OBJECTIVE — Below are some records; quote exactly the lines from the one that contains "const gown = new THREE.Group();" through the one that contains "in imported if", inclusive, and no others.

RAW RECORDS —

******************************

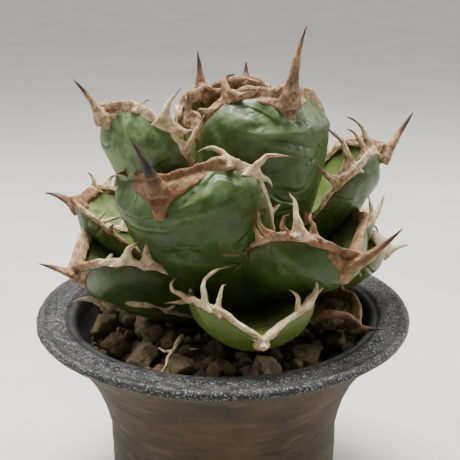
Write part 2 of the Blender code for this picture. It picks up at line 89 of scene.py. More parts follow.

******************************

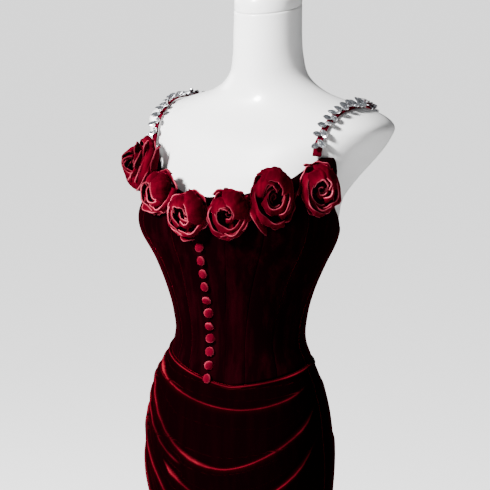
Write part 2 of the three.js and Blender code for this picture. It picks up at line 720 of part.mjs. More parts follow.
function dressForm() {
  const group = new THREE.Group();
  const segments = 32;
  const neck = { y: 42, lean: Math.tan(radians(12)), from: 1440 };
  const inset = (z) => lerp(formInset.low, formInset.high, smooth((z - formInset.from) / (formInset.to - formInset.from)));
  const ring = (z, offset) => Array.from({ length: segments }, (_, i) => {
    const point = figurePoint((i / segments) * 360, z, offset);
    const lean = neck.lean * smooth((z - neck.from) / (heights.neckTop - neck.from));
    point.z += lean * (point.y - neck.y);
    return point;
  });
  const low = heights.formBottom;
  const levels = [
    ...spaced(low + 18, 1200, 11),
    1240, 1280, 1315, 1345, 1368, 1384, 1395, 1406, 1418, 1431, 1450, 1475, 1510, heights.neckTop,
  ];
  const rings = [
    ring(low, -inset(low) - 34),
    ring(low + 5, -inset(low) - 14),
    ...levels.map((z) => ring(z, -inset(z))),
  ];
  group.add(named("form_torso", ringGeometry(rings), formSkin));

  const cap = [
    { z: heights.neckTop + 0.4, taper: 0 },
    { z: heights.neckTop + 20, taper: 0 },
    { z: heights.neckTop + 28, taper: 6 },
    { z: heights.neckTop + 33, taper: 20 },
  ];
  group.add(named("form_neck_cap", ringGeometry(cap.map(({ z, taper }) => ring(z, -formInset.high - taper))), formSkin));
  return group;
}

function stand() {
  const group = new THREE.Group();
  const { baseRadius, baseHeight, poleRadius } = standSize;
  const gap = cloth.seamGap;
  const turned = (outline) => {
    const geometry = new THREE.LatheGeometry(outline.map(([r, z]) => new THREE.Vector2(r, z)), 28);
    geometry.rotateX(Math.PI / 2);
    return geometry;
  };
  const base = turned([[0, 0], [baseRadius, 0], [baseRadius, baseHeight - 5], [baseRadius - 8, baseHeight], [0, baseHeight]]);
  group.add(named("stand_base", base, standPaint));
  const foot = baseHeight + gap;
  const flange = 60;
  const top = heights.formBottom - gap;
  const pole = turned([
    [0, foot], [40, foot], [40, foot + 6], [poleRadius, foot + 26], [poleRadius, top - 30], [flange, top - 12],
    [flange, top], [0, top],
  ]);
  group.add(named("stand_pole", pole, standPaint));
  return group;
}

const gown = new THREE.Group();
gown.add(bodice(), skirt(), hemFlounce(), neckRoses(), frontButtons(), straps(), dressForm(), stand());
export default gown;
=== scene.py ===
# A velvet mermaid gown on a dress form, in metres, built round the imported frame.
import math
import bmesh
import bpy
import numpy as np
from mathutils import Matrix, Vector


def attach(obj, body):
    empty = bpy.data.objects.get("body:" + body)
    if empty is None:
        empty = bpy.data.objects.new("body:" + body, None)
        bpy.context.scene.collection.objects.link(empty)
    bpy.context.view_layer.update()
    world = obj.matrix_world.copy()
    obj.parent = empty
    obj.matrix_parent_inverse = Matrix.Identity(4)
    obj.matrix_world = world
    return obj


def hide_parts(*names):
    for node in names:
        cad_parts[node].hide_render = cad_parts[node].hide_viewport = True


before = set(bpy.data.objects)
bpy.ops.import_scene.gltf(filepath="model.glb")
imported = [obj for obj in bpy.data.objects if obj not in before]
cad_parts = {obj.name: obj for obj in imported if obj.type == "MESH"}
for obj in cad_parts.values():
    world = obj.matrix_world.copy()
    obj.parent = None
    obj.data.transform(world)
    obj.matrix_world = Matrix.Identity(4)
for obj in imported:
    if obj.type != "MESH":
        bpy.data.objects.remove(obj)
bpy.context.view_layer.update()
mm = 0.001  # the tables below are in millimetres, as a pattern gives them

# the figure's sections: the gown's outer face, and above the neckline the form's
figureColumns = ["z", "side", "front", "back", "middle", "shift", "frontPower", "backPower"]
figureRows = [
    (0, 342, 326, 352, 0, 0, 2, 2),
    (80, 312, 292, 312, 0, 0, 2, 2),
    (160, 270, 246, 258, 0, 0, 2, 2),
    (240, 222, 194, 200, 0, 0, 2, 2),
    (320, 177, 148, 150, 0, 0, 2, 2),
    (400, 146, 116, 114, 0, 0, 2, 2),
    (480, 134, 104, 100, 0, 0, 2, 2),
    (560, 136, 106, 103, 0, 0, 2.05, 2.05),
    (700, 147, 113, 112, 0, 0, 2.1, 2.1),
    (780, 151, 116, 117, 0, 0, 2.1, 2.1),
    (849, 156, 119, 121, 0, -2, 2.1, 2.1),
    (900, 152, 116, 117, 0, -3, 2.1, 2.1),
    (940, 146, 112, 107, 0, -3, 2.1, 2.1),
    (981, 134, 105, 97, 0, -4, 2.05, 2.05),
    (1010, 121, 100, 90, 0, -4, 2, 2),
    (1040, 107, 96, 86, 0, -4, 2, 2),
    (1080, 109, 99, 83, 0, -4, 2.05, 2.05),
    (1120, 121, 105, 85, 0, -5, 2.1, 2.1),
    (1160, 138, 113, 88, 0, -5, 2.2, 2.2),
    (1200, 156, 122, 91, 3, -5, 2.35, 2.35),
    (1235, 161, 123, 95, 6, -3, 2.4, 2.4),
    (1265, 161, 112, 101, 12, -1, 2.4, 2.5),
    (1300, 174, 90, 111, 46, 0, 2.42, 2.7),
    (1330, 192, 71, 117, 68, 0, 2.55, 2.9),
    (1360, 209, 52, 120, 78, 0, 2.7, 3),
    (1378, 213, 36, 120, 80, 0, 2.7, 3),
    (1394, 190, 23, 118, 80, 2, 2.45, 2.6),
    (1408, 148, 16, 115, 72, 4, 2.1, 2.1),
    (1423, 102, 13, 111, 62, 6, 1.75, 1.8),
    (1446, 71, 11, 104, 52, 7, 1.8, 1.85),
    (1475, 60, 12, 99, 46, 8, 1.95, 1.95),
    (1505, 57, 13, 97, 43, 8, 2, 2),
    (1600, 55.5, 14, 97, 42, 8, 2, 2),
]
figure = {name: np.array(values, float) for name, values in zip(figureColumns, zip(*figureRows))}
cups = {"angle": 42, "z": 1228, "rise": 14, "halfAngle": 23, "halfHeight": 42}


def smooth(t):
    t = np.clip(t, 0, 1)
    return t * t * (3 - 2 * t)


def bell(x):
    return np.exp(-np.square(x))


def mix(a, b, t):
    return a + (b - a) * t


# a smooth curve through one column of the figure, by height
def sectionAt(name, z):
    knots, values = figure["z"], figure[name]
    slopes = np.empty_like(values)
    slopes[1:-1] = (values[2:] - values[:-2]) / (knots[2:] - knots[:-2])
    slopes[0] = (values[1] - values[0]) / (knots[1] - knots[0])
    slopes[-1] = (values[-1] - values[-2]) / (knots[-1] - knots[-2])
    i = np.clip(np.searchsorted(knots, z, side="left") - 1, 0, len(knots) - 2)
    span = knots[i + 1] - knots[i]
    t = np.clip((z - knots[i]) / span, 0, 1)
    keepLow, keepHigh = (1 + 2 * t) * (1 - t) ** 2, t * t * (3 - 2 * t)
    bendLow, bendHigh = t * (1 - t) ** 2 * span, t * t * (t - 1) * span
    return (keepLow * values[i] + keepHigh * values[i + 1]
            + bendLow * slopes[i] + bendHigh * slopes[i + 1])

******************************

TASK RESPONSE —
const gown = new THREE.Group();
gown.add(bodice(), skirt(), hemFlounce(), neckRoses(), frontButtons(), straps(), dressForm(), stand());
export default gown;
=== scene.py ===
# A velvet mermaid gown on a dress form, in metres, built round the imported frame.
import math
import bmesh
import bpy
import numpy as np
from mathutils import Matrix, Vector


def attach(obj, body):
    empty = bpy.data.objects.get("body:" + body)
    if empty is None:
        empty = bpy.data.objects.new("body:" + body, None)
        bpy.context.scene.collection.objects.link(empty)
    bpy.context.view_layer.update()
    world = obj.matrix_world.copy()
    obj.parent = empty
    obj.matrix_parent_inverse = Matrix.Identity(4)
    obj.matrix_world = world
    return obj


def hide_parts(*names):
    for node in names:
        cad_parts[node].hide_render = cad_parts[node].hide_viewport = True


before = set(bpy.data.objects)
bpy.ops.import_scene.gltf(filepath="model.glb")
imported = [obj for obj in bpy.data.objects if obj not in before]
cad_parts = {obj.name: obj for obj in imported if obj.type == "MESH"}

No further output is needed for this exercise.